In the present work, based on Wentzel-Kramers-Brillouin theory, we systematically study the cluster
radioactivity half-lives of 22 nuclei ranging from 221Fr to 242Cm by using a phenomenological model, which considers
the screened electrostatic effect of Coulomb potential. In this model, there are two adjustable parameters i.e. the
parameter t and g, which are related to the screened electrostatic barrier and the strength of spectroscopic factor,
respectively.

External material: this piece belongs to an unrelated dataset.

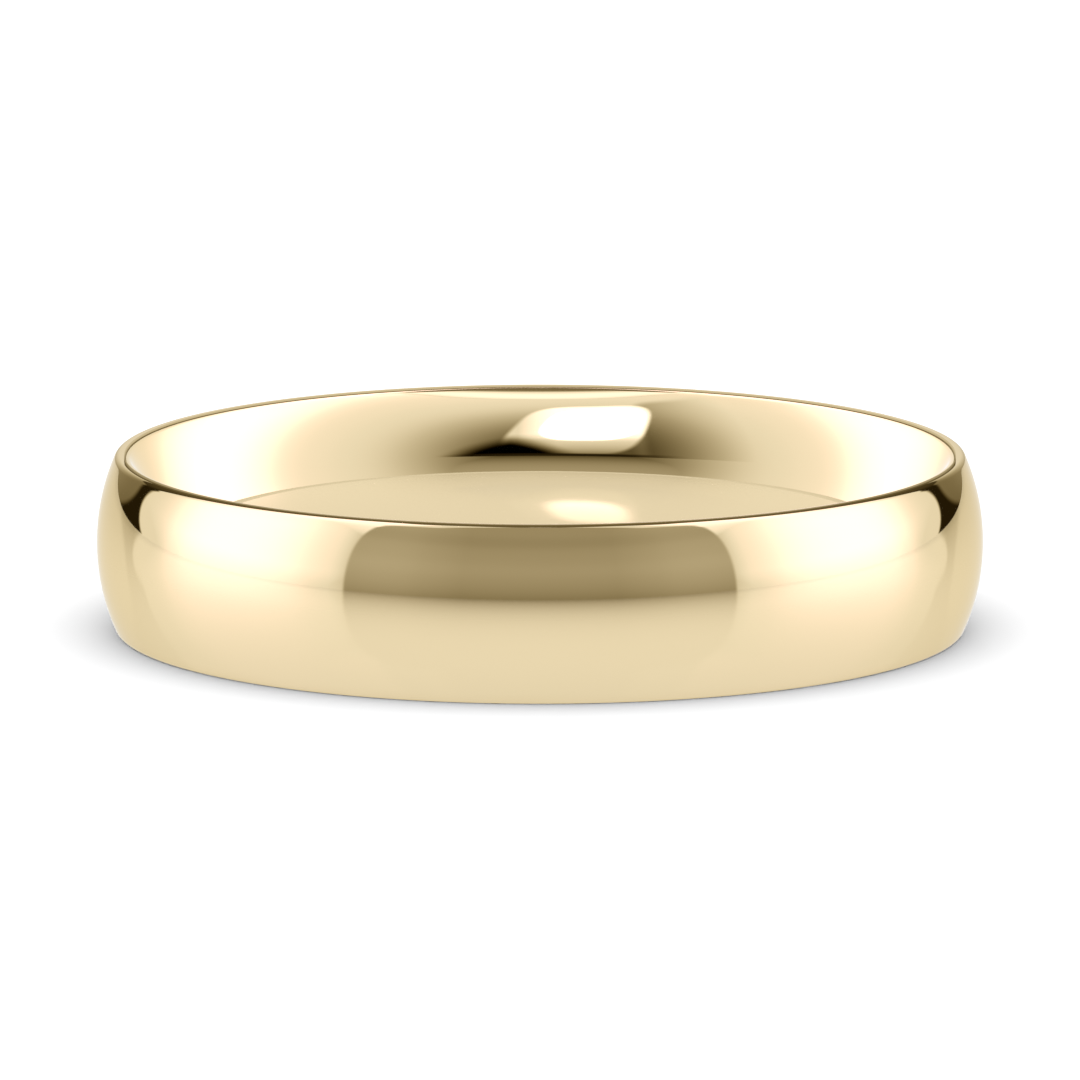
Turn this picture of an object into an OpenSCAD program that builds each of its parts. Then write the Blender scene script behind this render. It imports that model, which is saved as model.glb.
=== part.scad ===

The calculated results indicate this model can well reproduce the experimental data while the corre sponding root-mean-square (rms) deviation is 0.660. In addition, we extend this model to predict the half-lives of
possible cluster radioactive candidates whose cluster radioactivity are energetically allowed or observed but not
yet quantified in the evaluated nuclear properties table NUBASE2020. The predicted results are consistent with
the ones obtained by using other theoretical models and/or empirical formulae including the universal decay law
(UDL) proposed by Qi et al. [Phys. Rev. C 80, 044326 (2009)], a semi-empirical model for both α decay and cluster
radioactivity proposed by Santhosh et al. [J. Phys. G 35, 085102 (2008)] and a unified formula of half-lives for α
decay and cluster radioactivity proposed by Ni et al. [Phys. Rev. C 78, 044310 (2008)].